Janus will be released on October 14, 2016 via Sunnyside
Records, almost ten years after Sanders and Strosahl began playing duo in the
basement of the dorms at Boston's New England Conservatory, where both were
students. The album features an intriguing mix of material, from medieval,
Baroque and 20th-century French composers through bebop and Songbook standards
to witty and inventive original pieces.
That stunning range of repertoire is not intended to show
off the pair's musical knowledge, encyclopedic though it may be. It's simply a
collection of songs, both insist, that they found appealing and that sparked
imaginative improvisation. "Genre isn't crucial," Strosahl says.
"What's crucial is improvisation. Even though we're working with music
that represents different styles, they're really all from the same canon.
They're all Western music and we're filtering all of it through ourselves.
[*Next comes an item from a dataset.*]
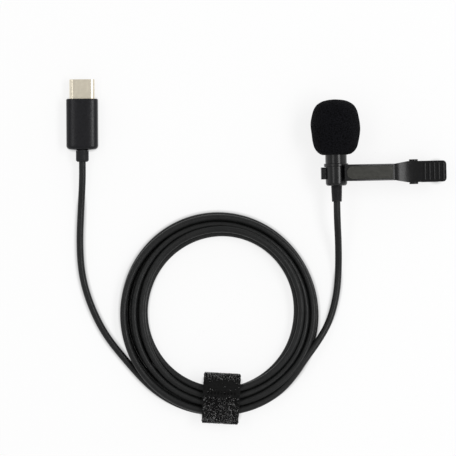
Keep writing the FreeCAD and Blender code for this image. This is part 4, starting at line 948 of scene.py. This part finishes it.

Genres have been artificially broken up, so we're just trying to take a larger,
simpler and clearer view."
That broadened perspective allowed Strosahl and Sanders to
find just as much territory to explore in a romantic 14th-century rondeau by
Guillaume de Machaut as in the acute modernist corners of Monk's
"Thelonious" or in their own playful, co-composed "Be-Bop
Tune," which distorts the revered jazz language as through a funhouse
mirror. The moods and colors shift over the course of these dozen tunes, but
the duo's approach stays the same whether a composition began life as an
elegant chamber piece or a swinging nightclub burner. All are translated into
the same language, one that the pianist and saxophonist have developed from
college basements to bandstands but that was nearly intact the moment they
first joined forces.
"From the beginning, we both approached the jazz
tradition not in identical ways, but like two sides of the same coin,"
Strosahl says. Sanders adds, "We always played really well together. It
was always fun and didn't take any work. It was already there, right
away."
Since meeting in 2007, both have recorded with their own
projects. Sanders has released two albums with his trio featuring bassist Henry
Fraser and drummer Connor Baker, both produced by his mentor, Fred Hersch. In
2015 Strosahl made his debut with Up Go We, featuring his septet - or as he
calls it, his "team" - that includes Sanders and the pianist's trio
mates within its ranks. But they've continually returned to the duo
configuration and continued to find fresh inspiration in the partnership.
The album begins with Sanders' vertiginous
"Sigma," an original piece that is alternately dizzying and jagged
and which was inspired by a character from the "Mega Man" video game
series. Gaming is also the surprising inspiration behind the melancholy
"R.P.D.," which achingly captures a mood of forlorn nostalgia for a
bygone era - only in this case it's a yearning for the days prior to the zombie
apocalypse of "Resident Evil."
The passing of time is also central to Strosahl's
contributions to the album, in keeping with the Janus theme. The title track is
split into two halves, eventually encapsulating a sensation of frozen time, or
peering back or forward from one time into another. In both
"Allemande" and "Mazurka," the saxophonist builds upon
well-established dance forms, continuing the engagement with early musical
forms that runs through much of his music. "I like the formality and
clearness of just naming something after a dance," he explains. "You
let the piece speak for itself and just listen to the music."
While improvising on standards like "Old Folks"
and "Stardust," and especially on a classic jazz tune like
"Thelonious," improvising is a well-established tradition. That
approach has become antithetical to modern classical performance, but Sanders
and Strosahl point out that hasn't always been the case, offering precedent for
their renditions of pieces by de Machaut, Baroque composer François Couperin,
and influential 20th-century composer Olivier Messiaen.
"Mozart left blank spaces in concertos for cadenzas to
be improvised," Sanders points out, before Strosahl picks up on his point.
"It was par for the course because it works," the saxophonist says.
"It's amazing hearing people spontaneously create music. We're not trying
to give everything a 'jazz interpretation.' We're just going into music from
multiple times and places and playing it with what we know about music and
improvising."
In fact, the one common trait that all of the music on Janus
shares is the sense of possibility that exists in each. Janus was, after all,
also the god of doorways, and each of the twelve near-miniatures on the album
finds Sanders and Strosahl venturing into some previously unopened portal
leading off from each song. "Maybe subconsciously, we look for music that
has an air of mystery," Strosahl says. "Spiritually, when you play
it, you feel like there's a world that you can tap into and uncover."